[INFORMATION SUPPLIED]:
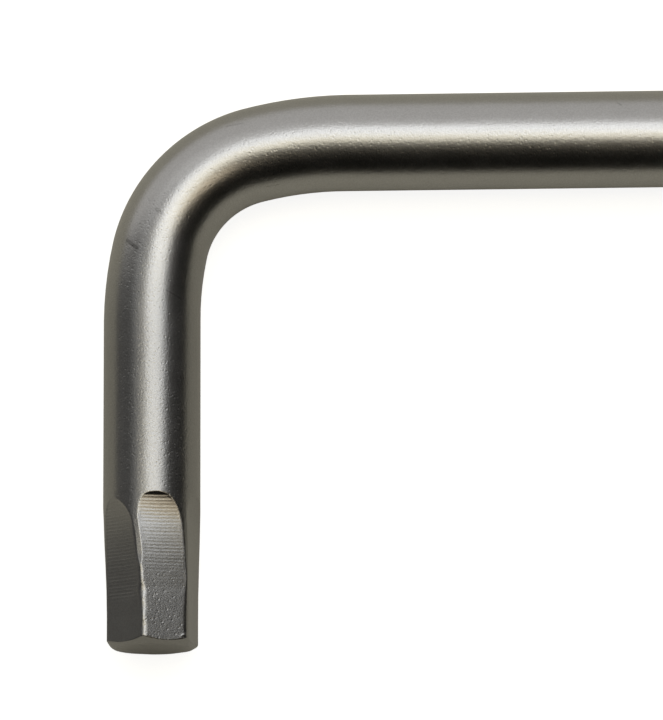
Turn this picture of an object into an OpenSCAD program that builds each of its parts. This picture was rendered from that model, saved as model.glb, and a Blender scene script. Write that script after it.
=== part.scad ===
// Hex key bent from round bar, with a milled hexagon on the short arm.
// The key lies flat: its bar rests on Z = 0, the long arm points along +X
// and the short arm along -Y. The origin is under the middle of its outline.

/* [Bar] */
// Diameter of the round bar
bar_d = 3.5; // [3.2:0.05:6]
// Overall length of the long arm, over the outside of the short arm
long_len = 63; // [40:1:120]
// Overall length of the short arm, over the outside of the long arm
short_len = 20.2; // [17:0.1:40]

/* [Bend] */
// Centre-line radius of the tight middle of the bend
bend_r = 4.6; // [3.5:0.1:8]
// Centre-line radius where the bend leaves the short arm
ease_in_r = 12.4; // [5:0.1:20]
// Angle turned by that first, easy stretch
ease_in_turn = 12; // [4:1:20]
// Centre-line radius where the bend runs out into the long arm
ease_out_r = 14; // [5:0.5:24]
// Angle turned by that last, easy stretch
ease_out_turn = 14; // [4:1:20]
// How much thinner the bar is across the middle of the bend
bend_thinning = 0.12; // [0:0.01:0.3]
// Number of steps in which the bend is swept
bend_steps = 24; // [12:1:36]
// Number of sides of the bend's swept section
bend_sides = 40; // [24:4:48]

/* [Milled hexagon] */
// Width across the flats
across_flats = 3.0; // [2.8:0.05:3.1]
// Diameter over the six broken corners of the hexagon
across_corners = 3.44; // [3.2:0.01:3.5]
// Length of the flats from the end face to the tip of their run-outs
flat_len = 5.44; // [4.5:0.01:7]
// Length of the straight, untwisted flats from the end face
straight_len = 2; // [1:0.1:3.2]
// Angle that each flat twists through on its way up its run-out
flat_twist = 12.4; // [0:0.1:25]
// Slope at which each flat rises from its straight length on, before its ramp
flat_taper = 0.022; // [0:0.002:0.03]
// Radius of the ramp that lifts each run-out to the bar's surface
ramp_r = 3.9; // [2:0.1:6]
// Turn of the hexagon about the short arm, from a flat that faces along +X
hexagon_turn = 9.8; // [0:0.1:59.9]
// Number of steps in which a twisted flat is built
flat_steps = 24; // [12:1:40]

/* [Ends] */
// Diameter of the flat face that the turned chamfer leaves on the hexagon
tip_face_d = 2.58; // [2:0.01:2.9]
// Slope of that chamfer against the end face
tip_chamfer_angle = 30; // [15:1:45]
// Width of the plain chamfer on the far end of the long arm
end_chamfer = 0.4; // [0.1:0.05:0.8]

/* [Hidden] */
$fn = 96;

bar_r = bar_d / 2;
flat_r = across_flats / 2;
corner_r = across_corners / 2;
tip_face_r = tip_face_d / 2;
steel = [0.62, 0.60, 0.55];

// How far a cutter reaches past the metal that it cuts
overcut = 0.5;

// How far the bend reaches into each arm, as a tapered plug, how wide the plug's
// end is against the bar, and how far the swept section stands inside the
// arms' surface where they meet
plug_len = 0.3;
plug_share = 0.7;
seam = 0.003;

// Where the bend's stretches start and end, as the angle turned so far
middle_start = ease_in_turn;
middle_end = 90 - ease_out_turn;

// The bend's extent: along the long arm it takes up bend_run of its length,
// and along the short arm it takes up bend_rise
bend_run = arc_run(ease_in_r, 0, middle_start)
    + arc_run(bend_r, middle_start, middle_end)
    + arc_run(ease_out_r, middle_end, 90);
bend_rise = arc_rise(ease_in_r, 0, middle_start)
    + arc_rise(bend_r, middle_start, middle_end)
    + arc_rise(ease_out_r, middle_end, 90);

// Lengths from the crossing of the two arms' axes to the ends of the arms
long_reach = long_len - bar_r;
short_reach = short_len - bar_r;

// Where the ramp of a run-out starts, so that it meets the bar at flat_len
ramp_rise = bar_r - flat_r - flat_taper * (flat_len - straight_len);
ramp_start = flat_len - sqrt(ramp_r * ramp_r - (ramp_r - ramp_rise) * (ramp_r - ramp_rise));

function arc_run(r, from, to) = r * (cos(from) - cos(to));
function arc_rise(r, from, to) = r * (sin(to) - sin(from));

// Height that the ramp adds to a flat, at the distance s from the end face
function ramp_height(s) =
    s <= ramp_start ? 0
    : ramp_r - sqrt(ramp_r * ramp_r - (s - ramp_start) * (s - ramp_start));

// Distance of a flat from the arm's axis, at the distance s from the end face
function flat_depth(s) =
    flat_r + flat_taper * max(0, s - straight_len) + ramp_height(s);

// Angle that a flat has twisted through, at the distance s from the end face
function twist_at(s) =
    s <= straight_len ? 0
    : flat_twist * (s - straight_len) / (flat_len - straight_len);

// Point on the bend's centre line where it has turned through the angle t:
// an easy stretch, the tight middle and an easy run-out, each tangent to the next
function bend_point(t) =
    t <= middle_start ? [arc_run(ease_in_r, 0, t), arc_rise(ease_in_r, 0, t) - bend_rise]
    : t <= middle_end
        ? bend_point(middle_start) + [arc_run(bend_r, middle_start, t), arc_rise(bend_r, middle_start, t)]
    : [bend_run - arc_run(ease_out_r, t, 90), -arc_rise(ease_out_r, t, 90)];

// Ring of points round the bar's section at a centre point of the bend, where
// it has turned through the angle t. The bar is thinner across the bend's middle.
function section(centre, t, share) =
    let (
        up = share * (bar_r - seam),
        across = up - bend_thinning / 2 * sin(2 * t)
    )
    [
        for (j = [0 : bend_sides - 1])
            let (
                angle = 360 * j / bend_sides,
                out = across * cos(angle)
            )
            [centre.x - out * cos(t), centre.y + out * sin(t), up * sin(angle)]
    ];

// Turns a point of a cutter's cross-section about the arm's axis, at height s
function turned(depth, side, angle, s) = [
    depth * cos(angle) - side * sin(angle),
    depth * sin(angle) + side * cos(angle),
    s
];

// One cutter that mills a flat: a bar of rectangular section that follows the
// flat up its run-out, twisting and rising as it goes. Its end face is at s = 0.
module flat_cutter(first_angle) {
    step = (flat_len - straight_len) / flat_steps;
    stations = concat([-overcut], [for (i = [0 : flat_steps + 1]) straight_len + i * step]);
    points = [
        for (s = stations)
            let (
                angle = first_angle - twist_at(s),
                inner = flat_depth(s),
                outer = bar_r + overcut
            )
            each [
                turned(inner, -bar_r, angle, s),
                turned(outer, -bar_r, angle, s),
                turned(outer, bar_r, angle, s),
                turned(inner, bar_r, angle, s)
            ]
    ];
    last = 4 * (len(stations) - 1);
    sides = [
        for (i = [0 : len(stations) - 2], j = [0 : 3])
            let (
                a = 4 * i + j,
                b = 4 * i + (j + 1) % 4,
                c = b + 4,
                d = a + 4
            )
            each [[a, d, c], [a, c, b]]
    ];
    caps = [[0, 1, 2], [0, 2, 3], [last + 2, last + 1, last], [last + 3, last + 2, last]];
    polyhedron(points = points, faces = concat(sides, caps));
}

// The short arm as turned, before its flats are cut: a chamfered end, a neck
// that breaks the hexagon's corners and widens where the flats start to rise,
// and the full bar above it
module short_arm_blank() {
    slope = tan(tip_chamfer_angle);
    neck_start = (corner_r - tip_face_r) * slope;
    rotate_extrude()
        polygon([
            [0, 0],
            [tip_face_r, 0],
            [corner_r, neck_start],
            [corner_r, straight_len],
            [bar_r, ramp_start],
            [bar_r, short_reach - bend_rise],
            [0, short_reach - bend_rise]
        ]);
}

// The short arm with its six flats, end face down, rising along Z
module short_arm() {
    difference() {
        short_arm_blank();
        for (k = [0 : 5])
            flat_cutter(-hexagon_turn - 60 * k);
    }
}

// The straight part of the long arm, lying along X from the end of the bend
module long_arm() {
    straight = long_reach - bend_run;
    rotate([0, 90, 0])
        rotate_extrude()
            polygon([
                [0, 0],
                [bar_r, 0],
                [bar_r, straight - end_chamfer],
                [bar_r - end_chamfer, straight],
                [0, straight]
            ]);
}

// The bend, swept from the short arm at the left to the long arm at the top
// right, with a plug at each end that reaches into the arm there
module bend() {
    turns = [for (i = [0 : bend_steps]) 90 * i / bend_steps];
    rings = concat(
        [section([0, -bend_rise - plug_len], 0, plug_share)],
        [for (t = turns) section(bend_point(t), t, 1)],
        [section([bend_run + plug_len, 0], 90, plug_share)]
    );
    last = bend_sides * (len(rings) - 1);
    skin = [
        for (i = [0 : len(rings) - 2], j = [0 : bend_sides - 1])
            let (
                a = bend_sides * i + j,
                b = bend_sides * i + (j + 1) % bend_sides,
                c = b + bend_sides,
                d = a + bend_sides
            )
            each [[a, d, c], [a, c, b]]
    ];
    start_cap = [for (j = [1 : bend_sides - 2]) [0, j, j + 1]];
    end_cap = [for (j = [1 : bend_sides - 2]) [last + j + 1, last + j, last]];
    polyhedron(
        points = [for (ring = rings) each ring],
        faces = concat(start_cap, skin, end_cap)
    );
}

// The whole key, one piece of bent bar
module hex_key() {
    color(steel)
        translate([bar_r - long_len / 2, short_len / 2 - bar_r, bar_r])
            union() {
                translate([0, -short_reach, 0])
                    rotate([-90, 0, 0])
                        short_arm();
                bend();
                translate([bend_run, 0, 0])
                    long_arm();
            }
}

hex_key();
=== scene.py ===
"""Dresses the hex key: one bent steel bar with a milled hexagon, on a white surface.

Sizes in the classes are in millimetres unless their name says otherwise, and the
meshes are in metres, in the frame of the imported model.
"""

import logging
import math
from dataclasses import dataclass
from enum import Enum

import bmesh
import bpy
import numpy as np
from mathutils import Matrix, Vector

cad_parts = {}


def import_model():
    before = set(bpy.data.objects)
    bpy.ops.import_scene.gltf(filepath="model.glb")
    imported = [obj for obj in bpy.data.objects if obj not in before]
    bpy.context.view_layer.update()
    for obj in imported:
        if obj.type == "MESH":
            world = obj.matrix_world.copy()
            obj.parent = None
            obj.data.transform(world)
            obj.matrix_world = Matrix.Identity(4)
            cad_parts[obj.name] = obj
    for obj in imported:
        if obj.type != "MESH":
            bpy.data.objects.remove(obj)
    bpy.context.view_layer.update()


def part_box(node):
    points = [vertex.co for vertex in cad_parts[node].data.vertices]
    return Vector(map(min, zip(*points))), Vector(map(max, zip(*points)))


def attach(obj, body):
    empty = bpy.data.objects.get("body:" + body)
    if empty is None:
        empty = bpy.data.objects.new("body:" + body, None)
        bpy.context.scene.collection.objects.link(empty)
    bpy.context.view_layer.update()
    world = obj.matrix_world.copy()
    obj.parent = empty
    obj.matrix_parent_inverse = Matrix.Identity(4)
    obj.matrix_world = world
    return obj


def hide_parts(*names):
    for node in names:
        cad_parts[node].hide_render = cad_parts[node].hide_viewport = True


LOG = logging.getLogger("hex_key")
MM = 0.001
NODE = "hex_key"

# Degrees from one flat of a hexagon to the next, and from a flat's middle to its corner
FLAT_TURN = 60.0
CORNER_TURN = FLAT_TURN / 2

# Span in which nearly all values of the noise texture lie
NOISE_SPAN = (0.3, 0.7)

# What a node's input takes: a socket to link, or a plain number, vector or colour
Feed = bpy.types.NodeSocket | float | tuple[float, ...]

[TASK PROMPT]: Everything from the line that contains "of bent bar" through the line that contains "CORNER_TURN = FLAT_TURN / 2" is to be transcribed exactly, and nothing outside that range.

[SOLUTION TO THIS TASK]:
// The whole key, one piece of bent bar
module hex_key() {
    color(steel)
        translate([bar_r - long_len / 2, short_len / 2 - bar_r, bar_r])
            union() {
                translate([0, -short_reach, 0])
                    rotate([-90, 0, 0])
                        short_arm();
                bend();
                translate([bend_run, 0, 0])
                    long_arm();
            }
}

hex_key();
=== scene.py ===
"""Dresses the hex key: one bent steel bar with a milled hexagon, on a white surface.

Sizes in the classes are in millimetres unless their name says otherwise, and the
meshes are in metres, in the frame of the imported model.
"""

import logging
import math
from dataclasses import dataclass
from enum import Enum

import bmesh
import bpy
import numpy as np
from mathutils import Matrix, Vector

cad_parts = {}


def import_model():
    before = set(bpy.data.objects)
    bpy.ops.import_scene.gltf(filepath="model.glb")
    imported = [obj for obj in bpy.data.objects if obj not in before]
    bpy.context.view_layer.update()
    for obj in imported:
        if obj.type == "MESH":
            world = obj.matrix_world.copy()
            obj.parent = None
            obj.data.transform(world)
            obj.matrix_world = Matrix.Identity(4)
            cad_parts[obj.name] = obj
    for obj in imported:
        if obj.type != "MESH":
            bpy.data.objects.remove(obj)
    bpy.context.view_layer.update()


def part_box(node):
    points = [vertex.co for vertex in cad_parts[node].data.vertices]
    return Vector(map(min, zip(*points))), Vector(map(max, zip(*points)))


def attach(obj, body):
    empty = bpy.data.objects.get("body:" + body)
    if empty is None:
        empty = bpy.data.objects.new("body:" + body, None)
        bpy.context.scene.collection.objects.link(empty)
    bpy.context.view_layer.update()
    world = obj.matrix_world.copy()
    obj.parent = empty
    obj.matrix_parent_inverse = Matrix.Identity(4)
    obj.matrix_world = world
    return obj


def hide_parts(*names):
    for node in names:
        cad_parts[node].hide_render = cad_parts[node].hide_viewport = True


LOG = logging.getLogger("hex_key")
MM = 0.001
NODE = "hex_key"

# Degrees from one flat of a hexagon to the next, and from a flat's middle to its corner
FLAT_TURN = 60.0
CORNER_TURN = FLAT_TURN / 2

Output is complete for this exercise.